[start Material provided]

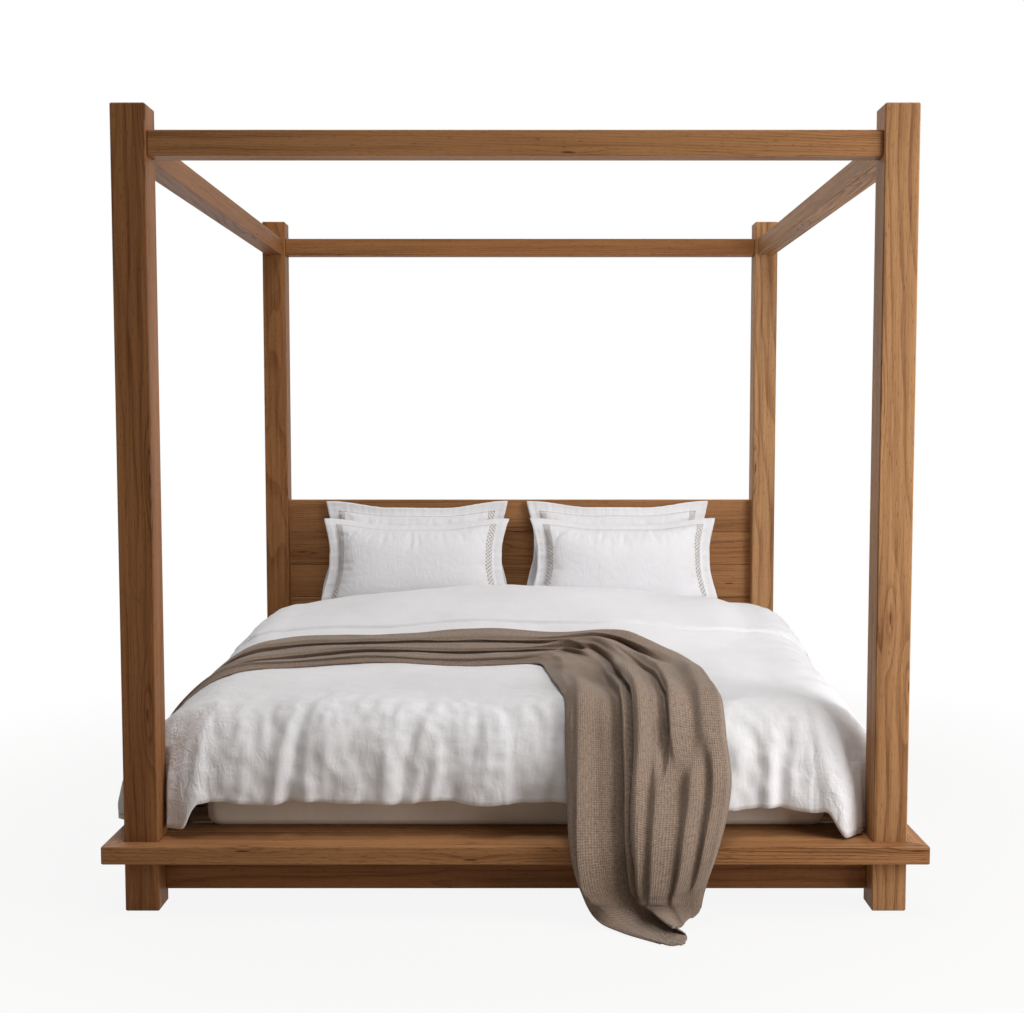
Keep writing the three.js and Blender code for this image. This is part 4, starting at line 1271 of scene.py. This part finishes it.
# %% The throw's pleats, as heights at shares of its width
band_pleats = {0.0: 0.0, 0.05: 0.5, 0.14: 1.0, 0.27: 0.7, 0.33: 0.05, 0.40: 0.75, 0.49: 1.0, 0.60: 0.65,
               0.66: 0.05, 0.73: 0.75, 0.83: 1.0, 0.95: 0.6, 1.0: 0.1}
turn_pleats = {0.0: 0.15, 0.08: 0.5, 0.20: 0.3, 0.32: 0.45, 0.42: 0.1, 0.50: 0.7, 0.60: 1.0, 0.70: 0.6,
               0.76: 0.2, 0.82: 0.75, 0.92: 0.9, 1.0: 0.15}
tail_pleats = {0.0: 0.1, 0.04: 0.45, 0.13: 0.6, 0.22: 0.3, 0.31: 0.02, 0.38: 0.55, 0.415: 0.1, 0.435: 0.0,
               0.455: 0.65, 0.50: 0.95, 0.56: 0.7, 0.61: 0.12, 0.635: 0.55, 0.69: 0.9, 0.78: 0.4, 0.88: 0.6,
               0.96: 0.45, 1.0: 0.1}
drop_pleats = {0.0: 0.1, 0.04: 0.5, 0.12: 0.75, 0.22: 0.4, 0.31: 0.02, 0.385: 0.6, 0.415: 0.1, 0.435: 0.0,
               0.455: 0.7, 0.49: 0.9, 0.53: 0.75, 0.60: 1.0, 0.70: 0.5, 0.78: 0.78, 0.86: 0.36, 0.91: 0.62,
               0.96: 0.45, 1.0: 0.15}
hem_pleats = {0.0: 0.0, 0.05: 0.12, 0.2: 0.02, 0.34: 0.06, 0.42: 0.0, 0.47: 0.85, 0.56: 1.0, 0.68: 0.85,
              0.80: 0.95, 0.90: 0.7, 1.0: 0.3}
pleat_rows = [
    # which of the edges' corners, pleats, depth, lean
    (0, band_pleats, 0.018, 0.045),
    (5.5, band_pleats, 0.02, 0.05),
    (7.8, turn_pleats, 0.05, 0.06),
    (10, tail_pleats, 0.064, 0.055),
    (12, tail_pleats, 0.074, 0.06),
    (13.2, drop_pleats, 0.084, 0.07),
    (14.3, drop_pleats, 0.078, 0.08),
    (15.6, hem_pleats, 0.036, 0.07),
    (17, hem_pleats, 0.024, 0.05),
]
main_fold = 0.445
main_fold_lean = 0.9
turn_corner = 7.8
turn_crowding = 0.5
pleat_sway_from = 0.4
tangle_corner = 7.3
tangle_height = 0.3
uneven_depth = 0.004
rumple_depth = 0.007
hem_ends = {0.0: -0.015, 0.1: -0.004, 0.28: -0.008, 0.38: -0.02, 0.42: -0.045, 0.47: -0.08, 0.56: -0.055,
            0.66: -0.08, 0.76: -0.095, 0.88: -0.145, 1.0: -0.2}


def between_places(share, table):
    """The level at a share of the width, from the levels at named places."""
    places = np.array(list(table))
    levels = np.array(list(table.values()))
    after = np.clip(np.searchsorted(places, share, side="right"), 1, len(places) - 1)
    part = (share - places[after - 1]) / (places[after] - places[after - 1])
    return levels[after - 1] + (levels[after] - levels[after - 1]) * smooth(0, 1, part)


def pleats_at(share, corner):
    """The height of the pleats from 0 to 1, their depth and their lean, blended between the rows."""
    raised, depth, lean = (np.zeros_like(share) for _ in range(3))
    starts = [row[0] for row in pleat_rows]
    for index, (start, table, row_depth, row_lean) in enumerate(pleat_rows):
        weight = np.ones_like(share)
        if index:
            weight = smooth(starts[index - 1], start, corner)
        if index + 1 < len(starts):
            weight = weight * (1 - smooth(start, starts[index + 1], corner))
        raised += weight * between_places(share, table)
        depth += weight * row_depth
        lean += weight * row_lean
    return raised, depth, lean


def throw_cloth():
    """The throw's lower face, laid over the duvet and down to the floor."""
    piece = sheet_grid("throw_cloth", throw_columns, throw_rows)
    flat = points_of(piece.data)
    share = (flat[:, 0] + 1) / 2
    along = (flat[:, 1] + 1) / 2 * throw_length
    corner = np.interp(along, edge_runs, np.arange(len(edge_runs)) / curve_steps)
    near_x, near_y, far_x, far_y = [np.interp(along, edge_runs, edges[:, k]) for k in range(4)]
    cloth = on_cloth(share * throw_width, along)
    wander = 0.022 * np.sin(along * 3.1 + 5 * share) + 0.012 * np.sin(along * 7.3 + 1)
    moved = np.clip(share + wander * np.sin(pi * share), 0, 1)
    moved = moved ** (1 + turn_crowding * hill(corner, turn_corner, 0.9))
    raised, depth, lean = pleats_at(moved, corner)
    folded_over = hill(share, main_fold, 0.04) * smooth(8, 10.5, corner) * (1 - smooth(14.5, 16, corner))
    lean *= 1 + main_fold_lean * folded_over
    raised = raised * (1 + 0.25 * ripple(on_cloth(share * 2, along), (1, 0.3, 1), 4))
    tangled = np.maximum(1 - 3 * np.abs(ripple(cloth, (0.09, 0.2, 1), 12)), 0)
    raised = raised + tangle_height * tangled * hill(corner, tangle_corner, 1.3) * np.sin(pi * share)
    sway = -lean * (raised - pleat_sway_from) * smooth(0, 0.12, share) * smooth(1, 0.88, share)
    swayed = share + sway / np.hypot(far_x - near_x, far_y - near_y)
    across = near_x + (far_x - near_x) * swayed
    end = between_places(share, hem_ends) * smooth(11.0, 17.0, corner)
    ahead = near_y + (far_y - near_y) * swayed + end
    uneven = ripple(cloth, (0.11, 0.24, 1), 8)
    rumpled = ripple(on_cloth(share * throw_width + 0.1 * along, along), (0.05, 0.13, 1), 14)
    rumpled = rumpled * (0.4 + 0.6 * smooth(7, 9, corner)) * (1 - 0.6 * smooth(14, 16, corner))
    height = throw_base + depth * raised + uneven_depth * uneven + rumple_depth * rumpled
    put(piece, on_bed(across, ahead, height))
    return piece


search_distance = 0.06
throw_gap = 0.005


def rest_on(piece, carrier, gap):
    """Lifts the points of a piece that lie nearer to the carrier's skin than `gap`, or under it."""
    skin = BVHTree.FromObject(carrier, bpy.context.evaluated_depsgraph_get())
    points = points_of(piece.data)
    lifted = 0
    for index, point in enumerate(points):
        place, normal, _, distance = skin.find_nearest(Vector(point), search_distance)
        if place is None:
            continue
        height = (Vector(point) - place).dot(normal)
        if height < gap:
            points[index] += np.array(normal) * (gap - height)
            lifted += 1
    put(piece, points)
    print(piece.name, lifted, "points lifted clear of", carrier.name)


def clear_of_ledge(points):
    """Moves the throw's points up off the ledge, out of its front edge and up off the floor."""
    outside = ledge_edge - ledge_gap
    over = (points[:, 1] > outside) & (points[:, 1] < shoulder_y)
    points[over, 2] = np.maximum(points[over, 2], ledge_top + ledge_gap)
    beside = (points[:, 2] < ledge_top) & (points[:, 1] > outside)
    points[beside, 1] = outside
    points[:, 2] = np.maximum(points[:, 2], floor_gap)
    return points


throw = throw_cloth()
rest_on(throw, duvet, throw_gap)
put(throw, clear_of_ledge(points_of(throw.data)))
finished(throw, ("SOLIDIFY", {"thickness": throw_thickness, "offset": 1, "use_rim": True}))

# %% Waffle finish
waffle_pitch = 0.0062
waffle_light = (0.345, 0.248, 0.182)
waffle_dark = (0.15, 0.102, 0.071)


def waffle_finish():
    finish = Finish("throw_waffle")
    flat, u, v = flat_cloth(finish, throw_width, throw_length)
    wander = finish.cloud(finish.stretched(flat, (26, 26, 1)), detail=3.0, roughness=0.65) * 0.005
    rows = abs(((u + wander) * (pi / waffle_pitch)).sine())
    columns = abs(((v + wander) * (pi / waffle_pitch)).sine())
    # the weave's pockets: recessed by the bump, and painted darker as painted shade
    pocket_and_painted_shade = (rows * columns).between(0.1, 0.8)
    yarns = finish.cloud(finish.stretched(flat, (700, 90, 1)), scale=0.5, detail=2.0)
    slow = finish.cloud(finish.stretched(flat, (5, 3, 1)), detail=3.0)
    heather = finish.cloud(finish.stretched(flat, (160, 110, 1)), detail=3.0)
    # the pockets add painted shade; yarns, heather and slow changes are the cloth's own colour
    darkness = pocket_and_painted_shade * 0.13 + yarns * 0.42 + (heather - 0.5) * 1.2 + (slow - 0.5) * 0.5 + 0.13
    colour = finish.mixed(darkness.between(0.0, 1.0), waffle_light, waffle_dark)
    yarn_bump = finish.bump(yarns, 0.0008, 0.5)
    finish.set(Base_Color=colour, Roughness=0.9 + yarns * 0.08, Sheen_Weight=0.2,
               Normal=finish.bump(1 - pocket_and_painted_shade, 0.0022, 0.8, yarn_bump))
    return finish.material


wear(throw, waffle_finish())
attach(throw, bed)
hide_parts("throw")
print("throw", len(throw.data.polygons), "faces")

# %% [markdown]
# ## Screws
# The steel fittings are held by pan-head wood screws. Only their heads show. Each is a short cone whose
# upper face is inset twice: the first inset is raised to a low crown, and the second is pushed in as the
# recess.

# %% Screw heads
head_radius = 0.0062
head_height = 0.0026
head_taper = 0.8
crown_inset = 0.35
crown_rise = 0.25
recess_inset = 0.12
recess = 0.0011
sheet_steel = 0.003
hanger_inset = 0.013


def screw_head(shape, place, out):
    """A pan head at a place, looking along `out`."""
    place, out = Vector(place), Vector(out)
    turn = Vector((0, 0, 1)).rotation_difference(out).to_matrix().to_4x4()
    middle = Matrix.Translation(place) @ turn @ Matrix.Translation((0, 0, head_height / 2))
    made = bmesh.ops.create_cone(shape, cap_ends=True, segments=20, radius1=head_radius,
                                 radius2=head_radius * head_taper, depth=head_height, matrix=middle)
    caps = [f for f in {f for v in made["verts"] for f in v.link_faces} if len(f.verts) > 4]
    top = max(caps, key=lambda face: (face.calc_center_median() - place).dot(out))
    for inset, rise in ((crown_inset, head_height * crown_rise), (recess_inset, -recess)):
        bmesh.ops.inset_region(shape, faces=[top], thickness=head_radius * inset)
        bmesh.ops.translate(shape, verts=list(top.verts), vec=out * rise)


def hanger_screws():
    """Two rows of two heads on each hanger's flange."""
    places = []
    for name in ("beam_hanger_front", "beam_hanger_back"):
        low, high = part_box(name)
        facing = 1 if low.y < 0 else -1
        face = (low.y if low.y < 0 else high.y) + facing * sheet_steel
        middle, level = (low.z + high.z) / 2, (high.z - low.z) / 4
        for side in (-1, 1):
            x = side * (high.x - hanger_inset)
            places += [((x, face, middle + up * level), (0, facing, 0)) for up in (-1, 1)]
    return places


def bracket_screws():
    """Two heads on each leg of each corner bracket."""
    places = []
    for name in (n for n in nodes if n.startswith("corner_bracket_")):
        low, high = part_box(name)
        facing_x = 1 if low.x < 0 else -1
        facing_y = 1 if low.y < 0 else -1
        corner_x = low.x if facing_x > 0 else high.x
        corner_y = low.y if facing_y > 0 else high.y
        leg = high.x - low.x
        middle = (low.z + high.z) / 2
        for index in (1, 2):
            run = index * leg / 3 + sheet_steel
            on_x = (corner_x + facing_x * run, corner_y + facing_y * sheet_steel, middle)
            on_y = (corner_x + facing_x * sheet_steel, corner_y + facing_y * run, middle)
            places += [(on_x, (0, facing_y, 0)), (on_y, (facing_x, 0, 0))]
    return places


screws = bmesh.new()
screw_places = hanger_screws() + bracket_screws()
for place, out in screw_places:
    screw_head(screws, place, out)
screw_heads = linked("screw_heads", screws)
wear(screw_heads, zinc)
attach(screw_heads, bed)
print(len(screw_places), "screw heads")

[end Material provided]

What the task requires: Retype exactly the lines above, from the one with "attach(throw, bed)" through the one with "bmesh.ops.translate(shape, verts=list(top.verts), vec=out", inclusive.

Task solution:
attach(throw, bed)
hide_parts("throw")
print("throw", len(throw.data.polygons), "faces")

# %% [markdown]
# ## Screws
# The steel fittings are held by pan-head wood screws. Only their heads show. Each is a short cone whose
# upper face is inset twice: the first inset is raised to a low crown, and the second is pushed in as the
# recess.

# %% Screw heads
head_radius = 0.0062
head_height = 0.0026
head_taper = 0.8
crown_inset = 0.35
crown_rise = 0.25
recess_inset = 0.12
recess = 0.0011
sheet_steel = 0.003
hanger_inset = 0.013


def screw_head(shape, place, out):
    """A pan head at a place, looking along `out`."""
    place, out = Vector(place), Vector(out)
    turn = Vector((0, 0, 1)).rotation_difference(out).to_matrix().to_4x4()
    middle = Matrix.Translation(place) @ turn @ Matrix.Translation((0, 0, head_height / 2))
    made = bmesh.ops.create_cone(shape, cap_ends=True, segments=20, radius1=head_radius,
                                 radius2=head_radius * head_taper, depth=head_height, matrix=middle)
    caps = [f for f in {f for v in made["verts"] for f in v.link_faces} if len(f.verts) > 4]
    top = max(caps, key=lambda face: (face.calc_center_median() - place).dot(out))
    for inset, rise in ((crown_inset, head_height * crown_rise), (recess_inset, -recess)):
        bmesh.ops.inset_region(shape, faces=[top], thickness=head_radius * inset)
        bmesh.ops.translate(shape, verts=list(top.verts), vec=out * rise)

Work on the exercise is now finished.